Sebastian Xavier

Personal information
- Born: 10 February 1970 (age 56) Alappuzha, Kerala, India

Sport
- Sport: Swimming
- Strokes: Freestyle

Medal record
Men's swimming
Representing India
South Asian Games
| Gold medal – first place | 1991 Colombo | 100 m freestyle |
| Gold medal – first place | 1995 Madras | 50 m freestyle |
| Gold medal – first place | 1995 Madras | 100 m freestyle |
| Gold medal – first place | 1999 Kathmandu | 50 m freestyle |

= Sebastian Xavier =

Indian swimmer

Sebastian Xavier (born 10 February 1970) is a former Indian swimmer from Kerala.

==Career==
He was the fastest swimmer of India for more than a decade. He held the national record of 22.89 seconds in 50 meters freestyle swimming for 11 years from 1998 to 2009 in addition to several other national records during his career.

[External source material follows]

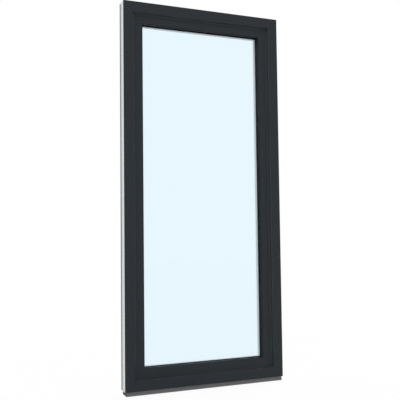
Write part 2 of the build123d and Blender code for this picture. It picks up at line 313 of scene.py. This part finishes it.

He represented India in the 1996 Olympic Games at Atlanta, in two Asian Games and in several South Asian Games (SAF) games. Sebastian won 36 gold medals at the SAF Games, SAF Championships and Asia Pacific meets and 66 gold medals in the national meets. He received the Arjuna Award in 2001.

==Personal life==
Sebastian is married to former Indian athlete Molly Chacko and the couple works with Southern Railways.